The attitude held by the people of a city is perpetuated both at home and in the outside world. New Yorkers hold their heads high and boast of their love for their city and all that it has to offer. Dhaka's citizens are quick to put it down, allowing it to suffer from the low self-esteem that generates complaints, denying themselves the will to change realities or elevate them conceptually for a more romanticised identity. The idea of the “New York experience” could be a model for “The Dhaka experience”. There are plenty of obstacles in the West. The political problems suffered by the United States of America are more complicated now than they have been since the Civil War, and under much closer international scrutiny. Americans, through their obstacles, regardless of the parties political and otherwise each citizen associates with, tend to speak of the spirit of the American people and their ability to make things right.
Average Dhaka citizens may have become so disillusioned by daily obstacles that they are remiss in noting, for themselves and for outsiders, the things that make living here wonderful.

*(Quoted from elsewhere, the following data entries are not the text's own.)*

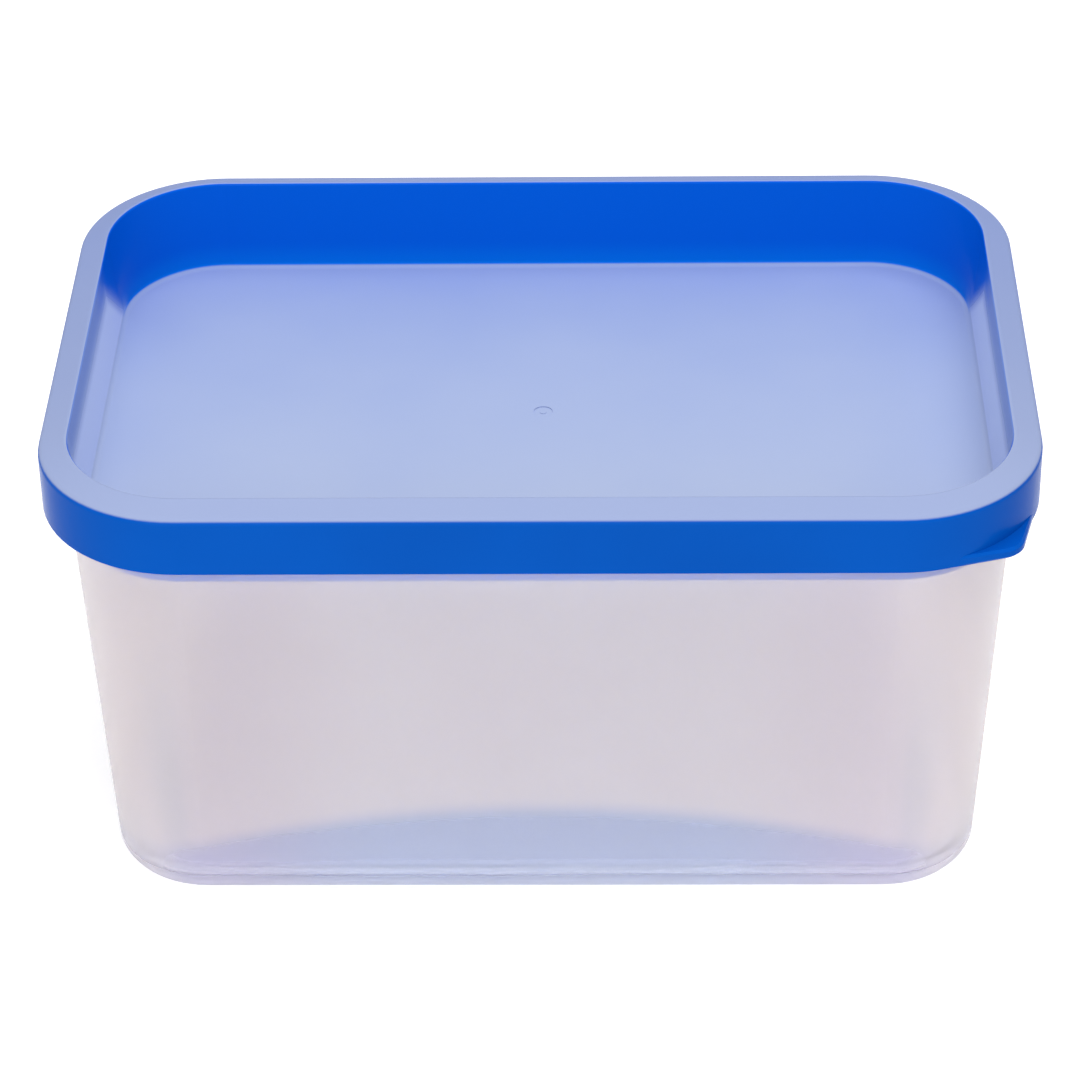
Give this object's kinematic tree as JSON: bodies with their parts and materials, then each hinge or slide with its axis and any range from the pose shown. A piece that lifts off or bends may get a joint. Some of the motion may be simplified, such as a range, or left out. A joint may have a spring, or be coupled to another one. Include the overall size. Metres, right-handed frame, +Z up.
{
  "type": "food storage container",
  "caption": "Rounded-rectangular box of milky translucent plastic with tapered walls, closed by a press-on blue lid with a deep recessed top and a corner lift tab.",
  "frame": {"origin": "centre of the foot ring, on the surface the box stands on", "axes": "+X along the long side towards the lift tab's end, -Y towards the long side with the lift tab, +Z up through the lid"},
  "size_m": [0.18, 0.122, 0.0924],
  "materials": {
    "milky_plastic": "natural translucent polypropylene, smooth",
    "blue_plastic": "opaque blue, glossy walls and finely matt flat faces"
  },
  "bodies": {
    "root": {"container": "milky_plastic", "lid": "blue_plastic"}
  },
  "joints": []
}
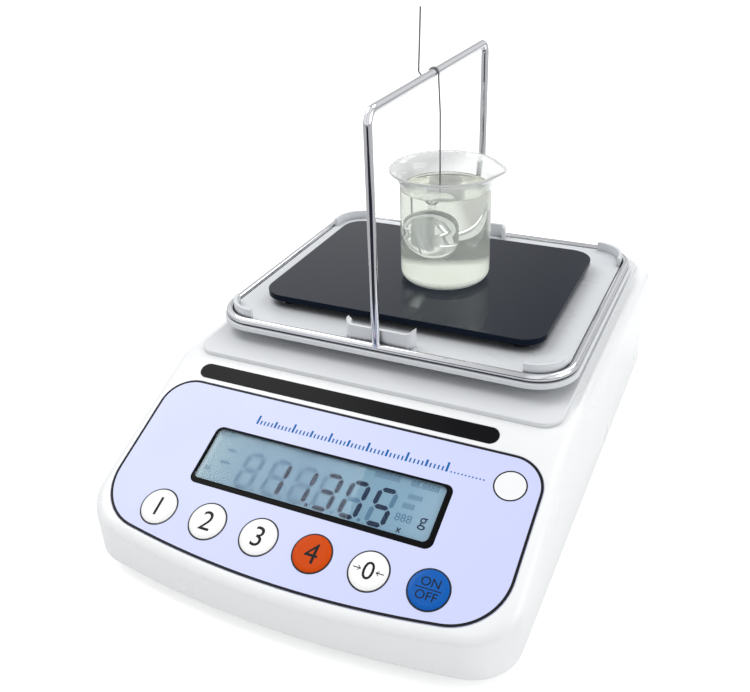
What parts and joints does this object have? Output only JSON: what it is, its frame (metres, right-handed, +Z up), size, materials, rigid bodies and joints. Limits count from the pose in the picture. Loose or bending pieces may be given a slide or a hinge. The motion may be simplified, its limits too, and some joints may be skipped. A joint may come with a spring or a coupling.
{
  "type": "benchtop density meter",
  "caption": "Bench balance with a sloping keypad and display, a gantry over its weighing pan, and a glass sinker hung in a beaker on a bridge platform to measure density.",
  "frame": {"origin": "bottom centre of the whole object's box, on the table under its middle", "axes": "+X to the user's right, +Y from the keypad to the back, +Z up"},
  "size_m": [0.22, 0.323, 0.2393],
  "materials": {
    "casing_white": "fine moulded satin white",
    "base_plastic": "plain moulded",
    "screw_steel": "zinc plated",
    "brass": "turned",
    "overlay_film": "fine textured film",
    "strip_black": "smooth black film",
    "display_black": "smooth black",
    "display_clear": "clear hard-coated pane",
    "lcd_glass": "segment display",
    "backlight": "diffuser block",
    "circuit_board": "solder mask",
    "board_parts": "moulded packages",
    "key_white": "satin",
    "key_orange": "satin",
    "key_blue": "satin",
    "deck_grey": "fine texture",
    "pan_grey": "fine texture",
    "chrome_rod": "bright chrome",
    "spring_steel": "drawn wire",
    "sinker_glass": "blown glass",
    "platform_black": "polished black",
    "platform_leg": "moulded",
    "rubber": "soft",
    "beaker_glass": "borosilicate glass",
    "sample": "pale clear liquid",
    "cell_aluminium": "machined",
    "carrier_cast": "cast and machined",
    "foot_plastic": "moulded",
    "socket_black": "moulded",
    "socket_steel": "plated shell",
    "lead_jacket": "jacketed lead"
  },
  "bodies": {
    "housing": {"top_cover": "casing_white", "base_shell": "base_plastic", "cover_screws": "screw_steel", "control_overlay": "overlay_film", "label_strip": "strip_black", "display_frame": "display_black", "display_window": "display_clear", "lcd_panel": "lcd_glass", "lcd_backlight": "backlight", "panel_board": "circuit_board", "key_switches": "board_parts", "deck_plate": "deck_grey", "platform_plate": "platform_black", "platform_legs": "platform_leg", "platform_pads": "rubber", "beaker": "beaker_glass", "sample_liquid": "sample", "load_cell": "cell_aluminium", "load_cell_mount": "cell_aluminium", "load_cell_bolts": "screw_steel", "overload_stop": "screw_steel", "main_board": "circuit_board", "main_board_parts": "board_parts", "dc_jack": "socket_black", "serial_port": "socket_steel", "load_cell_lead": "lead_jacket", "panel_ribbon": "lead_jacket", "board_screws": "screw_steel", "foot_inserts": "brass"},
    "weighing_pan": {"carrier_arm": "carrier_cast", "carrier_bolts": "screw_steel", "pan_stem": "carrier_cast", "pan_cross": "carrier_cast", "pan_pads": "rubber", "pan": "pan_grey", "frame_loop": "chrome_rod", "frame_gantry": "chrome_rod"},
    "hook": {"hook_wire": "spring_steel"},
    "sinker": {"sinker": "sinker_glass"},
    "key_1": {"key_1": "key_white"},
    "key_2": {"key_2": "key_white"},
    "key_3": {"key_3": "key_white"},
    "key_4": {"key_4": "key_orange"},
    "key_zero": {"key_zero": "key_white"},
    "key_power": {"key_power": "key_blue"},
    "foot_front_left": {"foot_front_left": "foot_plastic", "foot_pad_front_left": "rubber"},
    "foot_front_right": {"foot_front_right": "foot_plastic", "foot_pad_front_right": "rubber"},
    "foot_back_left": {"foot_back_left": "foot_plastic", "foot_pad_back_left": "rubber"},
    "foot_back_right": {"foot_back_right": "foot_plastic", "foot_pad_back_right": "rubber"}
  },
  "joints": [
    {"name": "pan_deflection", "type": "slide", "parent": "housing", "child": "weighing_pan", "axis": [0, 0, 1], "range_m": [-0.0005, 0], "stiffness_N_per_m": 20000, "springref_m": 0.0003, "deforming": ["load_cell", "sample_liquid"]},
    {"name": "hook_swing", "type": "hinge", "parent": "weighing_pan", "child": "hook", "pos_m": [0, 0.046, 0.207], "axis": [0, 1, 0], "range_deg": [-2.5, 2.5], "deforming": ["sample_liquid"]},
    {"name": "sinker_swing", "type": "hinge", "parent": "hook", "child": "sinker", "pos_m": [0.0014, 0.046, 0.1377], "axis": [1, 0, 0], "range_deg": [-5, 5], "deforming": ["sample_liquid"]},
    {"name": "key_1_press", "type": "slide", "parent": "housing", "child": "key_1", "axis": [0, 0.3891, -0.9212], "range_m": [0, 0.0004], "stiffness_N_per_m": 5000},
    {"name": "key_2_press", "type": "slide", "parent": "housing", "child": "key_2", "axis": [0, 0.3891, -0.9212], "range_m": [0, 0.0004], "stiffness_N_per_m": 5000},
    {"name": "key_3_press", "type": "slide", "parent": "housing", "child": "key_3", "axis": [0, 0.3891, -0.9212], "range_m": [0, 0.0004], "stiffness_N_per_m": 5000},
    {"name": "key_4_press", "type": "slide", "parent": "housing", "child": "key_4", "axis": [0, 0.3891, -0.9212], "range_m": [0, 0.0004], "stiffness_N_per_m": 5000},
    {"name": "key_zero_press", "type": "slide", "parent": "housing", "child": "key_zero", "axis": [0, 0.3891, -0.9212], "range_m": [0, 0.0004], "stiffness_N_per_m": 5000},
    {"name": "key_power_press", "type": "slide", "parent": "housing", "child": "key_power", "axis": [0, 0.3891, -0.9212], "range_m": [0, 0.0004], "stiffness_N_per_m": 5000},
    {"name": "foot_front_left_turn", "type": "hinge", "parent": "housing", "child": "foot_front_left", "pos_m": [-0.09, -0.1255, 0], "axis": [0, 0, 1], "continuous": true},
    {"name": "foot_front_right_turn", "type": "hinge", "parent": "housing", "child": "foot_front_right", "pos_m": [0.09, -0.1255, 0], "axis": [0, 0, 1], "continuous": true},
    {"name": "foot_back_left_turn", "type": "hinge", "parent": "housing", "child": "foot_back_left", "pos_m": [-0.09, 0.1375, 0], "axis": [0, 0, 1], "continuous": true},
    {"name": "foot_back_right_turn", "type": "hinge", "parent": "housing", "child": "foot_back_right", "pos_m": [0.09, 0.1375, 0], "axis": [0, 0, 1], "continuous": true}
  ]
}
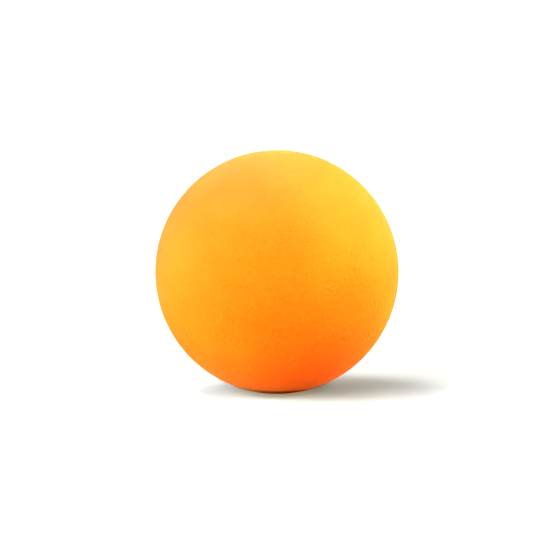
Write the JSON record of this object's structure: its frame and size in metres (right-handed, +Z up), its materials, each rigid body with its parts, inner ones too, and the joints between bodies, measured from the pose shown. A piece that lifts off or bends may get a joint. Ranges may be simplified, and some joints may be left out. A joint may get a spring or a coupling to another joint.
{
  "type": "table tennis ball",
  "caption": "Smooth matte orange table tennis ball: a sealed hollow sphere of thin half shells joined by a cemented lap seam.",
  "frame": {"origin": "centre of the ball", "axes": "+Z up, +Y along the seam's axis from the front half shell to the rear one; the seam lies in the XZ plane"},
  "size_m": [0.04, 0.04, 0.04],
  "materials": {
    "shell": "matte",
    "cement": "satin"
  },
  "bodies": {
    "root": {"front_half_shell": "shell", "rear_half_shell": "shell", "seam_cement": "cement"}
  },
  "joints": []
}
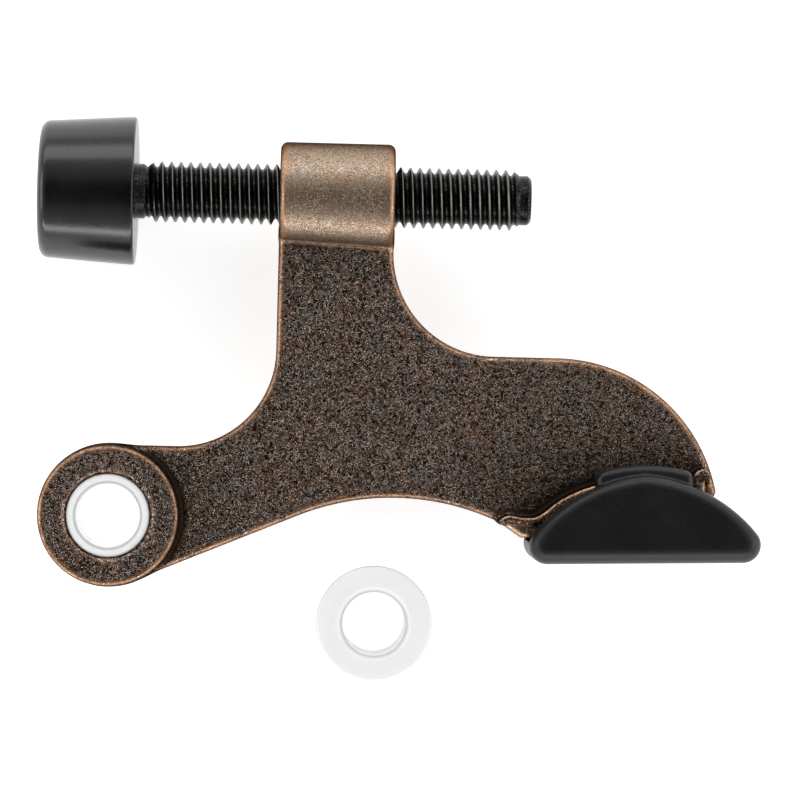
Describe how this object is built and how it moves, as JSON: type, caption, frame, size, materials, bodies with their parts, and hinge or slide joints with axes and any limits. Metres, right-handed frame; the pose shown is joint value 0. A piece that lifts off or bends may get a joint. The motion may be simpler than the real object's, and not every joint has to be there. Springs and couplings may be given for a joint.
{
  "type": "hinge pin door stop",
  "caption": "Hinge-pin door stop: cast body with pin eye and bushing, screw-adjusted rubber bumper, rubber half-moon foot, loose bushing.",
  "frame": {"origin": "centre of the hinge-pin eye, at the plate's mid-plane", "axes": "+Z along the hinge pin, out of the eye's front face; +X along the adjusting screw, away from the bumper; the part lies flat on its bumper and foot"},
  "size_m": [0.0948, 0.0731, 0.0194],
  "materials": {
    "antique_bronze": "satin",
    "black_oxide_steel": "satin",
    "bumper_rubber": "satin",
    "foot_rubber": "matte",
    "nylon": "satin"
  },
  "bodies": {
    "casting": {"cast_body": "antique_bronze", "foot_pad": "foot_rubber", "fitted_bushing": "nylon"},
    "bumper": {"bumper_cap": "bumper_rubber"},
    "screw": {"adjusting_screw": "black_oxide_steel"},
    "spare": {"loose_bushing": "nylon"}
  },
  "joints": [
    {"name": "screw_advance", "type": "slide", "parent": "casting", "child": "bumper", "axis": [1, 0, 0], "range_m": [-0.01605, 0.01705]},
    {"name": "screw_turn", "type": "hinge", "parent": "bumper", "child": "screw", "pos_m": [0, 0.0424, 0], "axis": [1, 0, 0], "range_deg": [-4608, 4896]},
    {"name": "bushing_lift", "type": "slide", "parent": "casting", "child": "spare", "axis": [0, 0, 1], "range_m": [0, 0.02]}
  ],
  "couplings": [
    {"joint": "screw_advance", "follows": "screw_turn", "m_per_rad": 0.00019894}
  ]
}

There are people here who are in fact struggling to make things right. Bangladesh has made in a name for itself through the Nobel Prize-winning Professor Yunus, but pride can come without grand achievement. My friends abroad fawn over our clothing, the beauty of our traditions, our music, the respect implicit in many of our codes of conduct the richness of our culture. A city or country must not have wealth to offer a wonderful experience, but the attitude to bring what is good to the foreground and allow all of the people within it, local or foreign, to be captivated, and proud.